Somewhat less blame is cast upon the bulk of both the middle class and those aspiring to be upper class who borrowed against the imaginary equity in their homes to sustain an otherwise unsustainable lifestyle.

Finally, there are the hedge fund managers and other lions of finance who traded on gargantuan leverage to obtain not simply wealth, but levels of wealth that could only be categorized as dynastic. To the extent that their activities are subject to criticism, the trope of such criticism is that these actors were simply greedy. Generally speaking, there has been little comment as to how federal tax policies encouraged their excessive borrowing.

Under the circumstances, it is time to revisit the question of how carried interests are taxed. If bailouts can be said to create "moral hazards," then it follows that we should change tax policies that encourage risky economic behavior that leads to disasters that require bailouts. Certainly, at the least, carried interests should be taxed for what they are: income received as compensation for services rendered.

LindaMBeale

You are absolutely right, Stuart. It is astounding that the mainstream media have consistently neglected to point out the disconnect--blaming the homeowners who took out risky mortgages and saying they'll just have to fend for themselves, let losers be losers, BUT bailing out the hedge fund managers and broker-dealers who are most responsible for creating the mess and at the same time made enormous sums of money doing so!

LindaMBeale

I agree, Nick, that we have to be careful when we engage in activities intended to help people out of mortgage loan problems, to be sure that our efforts are targeted appropriately. Wealthy individuals with a loan greater than the value of their homes shouldn't receive taxpayer assistance, but should be allowed to bear the loss.

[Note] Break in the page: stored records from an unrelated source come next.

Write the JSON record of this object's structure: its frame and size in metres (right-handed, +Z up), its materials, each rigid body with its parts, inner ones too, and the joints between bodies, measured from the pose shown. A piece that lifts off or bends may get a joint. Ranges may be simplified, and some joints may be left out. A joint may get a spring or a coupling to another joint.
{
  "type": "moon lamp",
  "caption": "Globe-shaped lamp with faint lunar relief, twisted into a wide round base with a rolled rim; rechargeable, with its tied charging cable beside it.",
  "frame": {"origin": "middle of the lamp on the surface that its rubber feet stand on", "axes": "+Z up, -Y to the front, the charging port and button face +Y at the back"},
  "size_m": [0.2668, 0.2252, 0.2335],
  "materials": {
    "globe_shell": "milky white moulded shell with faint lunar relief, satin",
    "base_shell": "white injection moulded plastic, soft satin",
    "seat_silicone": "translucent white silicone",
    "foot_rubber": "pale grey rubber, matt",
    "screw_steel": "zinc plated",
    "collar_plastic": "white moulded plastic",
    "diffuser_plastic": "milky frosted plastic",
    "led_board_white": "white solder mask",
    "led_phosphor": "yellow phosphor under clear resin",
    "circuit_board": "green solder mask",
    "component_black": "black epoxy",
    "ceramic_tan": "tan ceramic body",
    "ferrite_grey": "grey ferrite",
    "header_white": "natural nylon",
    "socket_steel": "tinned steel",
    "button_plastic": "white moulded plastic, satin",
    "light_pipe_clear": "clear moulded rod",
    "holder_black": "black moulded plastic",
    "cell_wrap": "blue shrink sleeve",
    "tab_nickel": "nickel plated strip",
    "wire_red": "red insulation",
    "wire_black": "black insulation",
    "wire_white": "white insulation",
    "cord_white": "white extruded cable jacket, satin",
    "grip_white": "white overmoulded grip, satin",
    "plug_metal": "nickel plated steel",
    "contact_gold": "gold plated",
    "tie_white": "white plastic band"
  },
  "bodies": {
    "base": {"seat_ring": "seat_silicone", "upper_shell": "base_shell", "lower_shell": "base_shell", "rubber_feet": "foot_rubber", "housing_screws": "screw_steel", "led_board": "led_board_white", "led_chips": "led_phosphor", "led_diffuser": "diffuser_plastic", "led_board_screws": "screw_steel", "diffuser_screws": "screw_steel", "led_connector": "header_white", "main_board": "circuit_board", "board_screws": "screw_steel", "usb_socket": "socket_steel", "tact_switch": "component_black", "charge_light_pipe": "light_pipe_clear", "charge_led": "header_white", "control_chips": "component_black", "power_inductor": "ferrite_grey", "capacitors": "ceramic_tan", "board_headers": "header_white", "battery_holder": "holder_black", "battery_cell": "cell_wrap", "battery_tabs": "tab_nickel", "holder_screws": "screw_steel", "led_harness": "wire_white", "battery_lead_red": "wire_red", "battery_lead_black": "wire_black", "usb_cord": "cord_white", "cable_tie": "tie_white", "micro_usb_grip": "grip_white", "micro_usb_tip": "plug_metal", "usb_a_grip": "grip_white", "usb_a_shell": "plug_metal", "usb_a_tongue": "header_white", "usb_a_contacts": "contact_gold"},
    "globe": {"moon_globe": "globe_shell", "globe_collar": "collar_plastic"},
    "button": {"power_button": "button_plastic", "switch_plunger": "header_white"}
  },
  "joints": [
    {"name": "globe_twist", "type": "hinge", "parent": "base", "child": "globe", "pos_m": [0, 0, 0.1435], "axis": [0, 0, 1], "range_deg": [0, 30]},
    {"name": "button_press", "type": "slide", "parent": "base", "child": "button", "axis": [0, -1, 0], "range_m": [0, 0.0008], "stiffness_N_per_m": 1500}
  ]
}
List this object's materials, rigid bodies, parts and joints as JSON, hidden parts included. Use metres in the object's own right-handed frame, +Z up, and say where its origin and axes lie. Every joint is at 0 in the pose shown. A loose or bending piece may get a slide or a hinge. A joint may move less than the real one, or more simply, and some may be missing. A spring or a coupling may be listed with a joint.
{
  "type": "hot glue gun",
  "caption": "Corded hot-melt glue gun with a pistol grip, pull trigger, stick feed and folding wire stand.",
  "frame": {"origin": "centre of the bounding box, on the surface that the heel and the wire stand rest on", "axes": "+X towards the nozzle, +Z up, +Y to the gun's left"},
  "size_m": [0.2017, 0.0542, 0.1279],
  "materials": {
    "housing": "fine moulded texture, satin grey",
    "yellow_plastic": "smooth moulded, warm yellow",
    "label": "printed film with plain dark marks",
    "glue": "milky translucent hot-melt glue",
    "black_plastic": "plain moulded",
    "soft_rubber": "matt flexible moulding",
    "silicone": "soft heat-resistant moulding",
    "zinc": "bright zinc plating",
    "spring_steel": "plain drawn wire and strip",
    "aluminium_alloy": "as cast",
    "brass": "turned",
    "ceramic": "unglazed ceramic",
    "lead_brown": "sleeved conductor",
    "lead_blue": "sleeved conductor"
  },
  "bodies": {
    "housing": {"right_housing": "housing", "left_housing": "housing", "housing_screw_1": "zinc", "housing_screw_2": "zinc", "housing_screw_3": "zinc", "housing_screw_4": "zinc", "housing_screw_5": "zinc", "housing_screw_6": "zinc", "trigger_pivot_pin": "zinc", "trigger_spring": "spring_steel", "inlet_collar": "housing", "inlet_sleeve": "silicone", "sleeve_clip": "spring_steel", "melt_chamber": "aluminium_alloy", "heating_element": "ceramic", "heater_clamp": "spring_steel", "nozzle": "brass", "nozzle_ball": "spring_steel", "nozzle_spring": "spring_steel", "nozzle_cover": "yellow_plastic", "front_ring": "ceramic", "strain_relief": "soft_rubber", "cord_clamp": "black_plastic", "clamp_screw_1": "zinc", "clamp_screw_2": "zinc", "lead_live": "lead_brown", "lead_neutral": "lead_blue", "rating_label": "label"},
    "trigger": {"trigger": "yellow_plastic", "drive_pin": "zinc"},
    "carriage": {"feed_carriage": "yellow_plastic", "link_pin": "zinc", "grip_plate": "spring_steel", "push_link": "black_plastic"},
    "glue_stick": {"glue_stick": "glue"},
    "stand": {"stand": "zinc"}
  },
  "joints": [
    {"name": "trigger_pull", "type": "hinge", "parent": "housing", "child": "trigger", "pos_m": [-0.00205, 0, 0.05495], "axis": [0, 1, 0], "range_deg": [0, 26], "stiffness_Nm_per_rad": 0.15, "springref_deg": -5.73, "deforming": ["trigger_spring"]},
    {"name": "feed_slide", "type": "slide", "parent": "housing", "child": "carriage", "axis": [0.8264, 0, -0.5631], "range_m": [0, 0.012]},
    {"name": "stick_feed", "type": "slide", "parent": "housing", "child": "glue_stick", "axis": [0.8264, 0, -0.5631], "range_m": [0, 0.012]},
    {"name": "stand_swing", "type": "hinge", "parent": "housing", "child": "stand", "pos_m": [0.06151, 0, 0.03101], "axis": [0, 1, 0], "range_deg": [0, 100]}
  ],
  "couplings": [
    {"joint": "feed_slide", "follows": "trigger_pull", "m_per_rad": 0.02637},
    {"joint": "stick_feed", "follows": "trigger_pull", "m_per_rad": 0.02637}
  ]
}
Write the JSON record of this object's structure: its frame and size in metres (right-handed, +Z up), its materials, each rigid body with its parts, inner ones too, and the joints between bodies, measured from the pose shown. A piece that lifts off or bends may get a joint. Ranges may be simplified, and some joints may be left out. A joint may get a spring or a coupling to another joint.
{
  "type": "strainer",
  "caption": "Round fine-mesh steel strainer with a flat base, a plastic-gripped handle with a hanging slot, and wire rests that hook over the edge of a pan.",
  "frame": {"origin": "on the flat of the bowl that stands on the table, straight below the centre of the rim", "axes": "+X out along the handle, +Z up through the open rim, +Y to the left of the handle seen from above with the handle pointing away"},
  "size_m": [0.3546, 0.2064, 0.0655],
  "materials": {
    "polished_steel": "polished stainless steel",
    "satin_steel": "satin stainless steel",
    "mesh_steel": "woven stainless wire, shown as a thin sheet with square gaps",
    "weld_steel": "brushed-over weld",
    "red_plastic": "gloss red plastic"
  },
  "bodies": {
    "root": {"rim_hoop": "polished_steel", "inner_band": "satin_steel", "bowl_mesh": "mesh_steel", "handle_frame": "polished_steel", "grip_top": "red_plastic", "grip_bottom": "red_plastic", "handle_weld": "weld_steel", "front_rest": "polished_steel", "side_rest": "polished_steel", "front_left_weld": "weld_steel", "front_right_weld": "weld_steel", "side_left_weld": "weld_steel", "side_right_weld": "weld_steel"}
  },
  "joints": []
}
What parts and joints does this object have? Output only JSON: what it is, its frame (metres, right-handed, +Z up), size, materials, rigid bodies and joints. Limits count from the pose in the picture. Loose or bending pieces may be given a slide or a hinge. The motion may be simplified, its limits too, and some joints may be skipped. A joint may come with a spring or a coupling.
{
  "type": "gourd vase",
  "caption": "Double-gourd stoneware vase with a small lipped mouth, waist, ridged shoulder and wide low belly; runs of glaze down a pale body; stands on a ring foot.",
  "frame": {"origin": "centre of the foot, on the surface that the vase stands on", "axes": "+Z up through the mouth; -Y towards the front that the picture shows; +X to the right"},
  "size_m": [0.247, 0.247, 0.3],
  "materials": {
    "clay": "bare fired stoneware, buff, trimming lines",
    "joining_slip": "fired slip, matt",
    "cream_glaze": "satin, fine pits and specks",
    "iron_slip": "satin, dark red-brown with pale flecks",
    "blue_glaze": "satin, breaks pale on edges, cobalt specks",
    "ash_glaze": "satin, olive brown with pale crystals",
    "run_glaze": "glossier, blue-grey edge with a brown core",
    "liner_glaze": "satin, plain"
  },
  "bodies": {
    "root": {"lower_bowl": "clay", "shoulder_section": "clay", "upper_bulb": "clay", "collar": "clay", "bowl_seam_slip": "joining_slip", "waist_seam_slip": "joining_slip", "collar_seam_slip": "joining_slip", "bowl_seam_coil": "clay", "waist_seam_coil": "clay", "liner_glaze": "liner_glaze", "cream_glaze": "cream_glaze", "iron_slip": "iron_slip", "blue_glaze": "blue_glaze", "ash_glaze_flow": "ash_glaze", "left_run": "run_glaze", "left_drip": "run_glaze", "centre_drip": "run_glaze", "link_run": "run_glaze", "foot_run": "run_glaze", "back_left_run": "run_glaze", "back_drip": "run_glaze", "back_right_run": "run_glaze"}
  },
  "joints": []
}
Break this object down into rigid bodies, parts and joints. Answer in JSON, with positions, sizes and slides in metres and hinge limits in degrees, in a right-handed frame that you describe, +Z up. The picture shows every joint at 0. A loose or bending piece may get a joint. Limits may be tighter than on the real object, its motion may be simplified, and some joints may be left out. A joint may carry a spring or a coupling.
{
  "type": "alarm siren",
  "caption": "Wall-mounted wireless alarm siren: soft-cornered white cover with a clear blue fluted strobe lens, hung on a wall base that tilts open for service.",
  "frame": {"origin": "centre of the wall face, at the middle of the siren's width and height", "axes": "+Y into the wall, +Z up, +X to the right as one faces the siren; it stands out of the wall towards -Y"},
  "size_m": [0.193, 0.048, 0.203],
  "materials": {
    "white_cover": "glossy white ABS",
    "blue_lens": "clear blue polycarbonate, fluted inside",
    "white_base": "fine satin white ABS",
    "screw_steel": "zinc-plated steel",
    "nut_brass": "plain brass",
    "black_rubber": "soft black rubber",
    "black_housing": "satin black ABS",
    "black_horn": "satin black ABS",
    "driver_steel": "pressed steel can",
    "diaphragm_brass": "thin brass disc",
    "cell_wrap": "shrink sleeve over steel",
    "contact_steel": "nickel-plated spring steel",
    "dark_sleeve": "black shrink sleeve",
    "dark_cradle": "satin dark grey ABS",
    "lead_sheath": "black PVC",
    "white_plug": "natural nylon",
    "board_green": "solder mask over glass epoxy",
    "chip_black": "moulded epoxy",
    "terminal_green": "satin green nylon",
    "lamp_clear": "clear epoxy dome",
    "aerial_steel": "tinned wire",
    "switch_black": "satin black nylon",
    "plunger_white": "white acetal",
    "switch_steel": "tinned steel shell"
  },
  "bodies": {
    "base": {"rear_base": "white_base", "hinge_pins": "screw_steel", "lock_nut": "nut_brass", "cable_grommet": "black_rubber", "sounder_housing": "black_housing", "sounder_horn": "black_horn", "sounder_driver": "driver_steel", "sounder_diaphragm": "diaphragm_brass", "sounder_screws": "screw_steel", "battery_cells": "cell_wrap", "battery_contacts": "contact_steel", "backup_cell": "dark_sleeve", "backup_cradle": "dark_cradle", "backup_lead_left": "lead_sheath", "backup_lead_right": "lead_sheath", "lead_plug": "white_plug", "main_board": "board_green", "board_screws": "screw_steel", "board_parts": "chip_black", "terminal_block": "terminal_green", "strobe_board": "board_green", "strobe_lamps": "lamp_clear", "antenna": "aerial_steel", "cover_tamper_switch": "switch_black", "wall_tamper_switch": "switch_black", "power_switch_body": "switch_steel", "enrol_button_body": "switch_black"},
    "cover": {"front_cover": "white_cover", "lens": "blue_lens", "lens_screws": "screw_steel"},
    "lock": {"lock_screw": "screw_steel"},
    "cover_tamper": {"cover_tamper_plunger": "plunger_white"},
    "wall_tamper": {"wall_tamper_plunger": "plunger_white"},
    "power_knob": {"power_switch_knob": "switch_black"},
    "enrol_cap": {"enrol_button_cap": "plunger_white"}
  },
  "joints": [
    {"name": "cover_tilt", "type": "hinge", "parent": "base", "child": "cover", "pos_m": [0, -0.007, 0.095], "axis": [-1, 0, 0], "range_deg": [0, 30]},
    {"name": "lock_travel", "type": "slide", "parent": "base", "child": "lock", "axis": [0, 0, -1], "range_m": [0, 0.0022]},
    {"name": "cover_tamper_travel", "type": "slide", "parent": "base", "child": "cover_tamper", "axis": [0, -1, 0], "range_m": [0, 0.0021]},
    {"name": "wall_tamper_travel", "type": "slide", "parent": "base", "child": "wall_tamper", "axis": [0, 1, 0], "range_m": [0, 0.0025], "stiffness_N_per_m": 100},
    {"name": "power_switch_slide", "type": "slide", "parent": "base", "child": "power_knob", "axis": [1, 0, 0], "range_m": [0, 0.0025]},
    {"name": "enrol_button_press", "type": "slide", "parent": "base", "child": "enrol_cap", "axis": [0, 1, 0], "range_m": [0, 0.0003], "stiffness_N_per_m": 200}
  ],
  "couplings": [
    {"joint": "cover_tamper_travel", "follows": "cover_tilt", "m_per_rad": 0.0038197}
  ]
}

And to avoid moral hazard, any assistance to subprime mortgagors will probably need to distinguish between struggling homeowners and "flipping" investors who bought properties at high prices expecting to resell quickly for even higher prices. Those investors intentionally took on the risk of loss, and shouldn't be bailed out with taxpayer money.

That said, many homeowners merit assistance. They were trying to realize the American dream, and the banks were in many ways taking advantage of that attempt, too often with the aid of inflated appraisals, careless lending, and even discriminatory lending policies. According to a recent NPR report, many banks put African American borrowers into subprime loans, even when they were qualified for prime loans at more advantageous terms.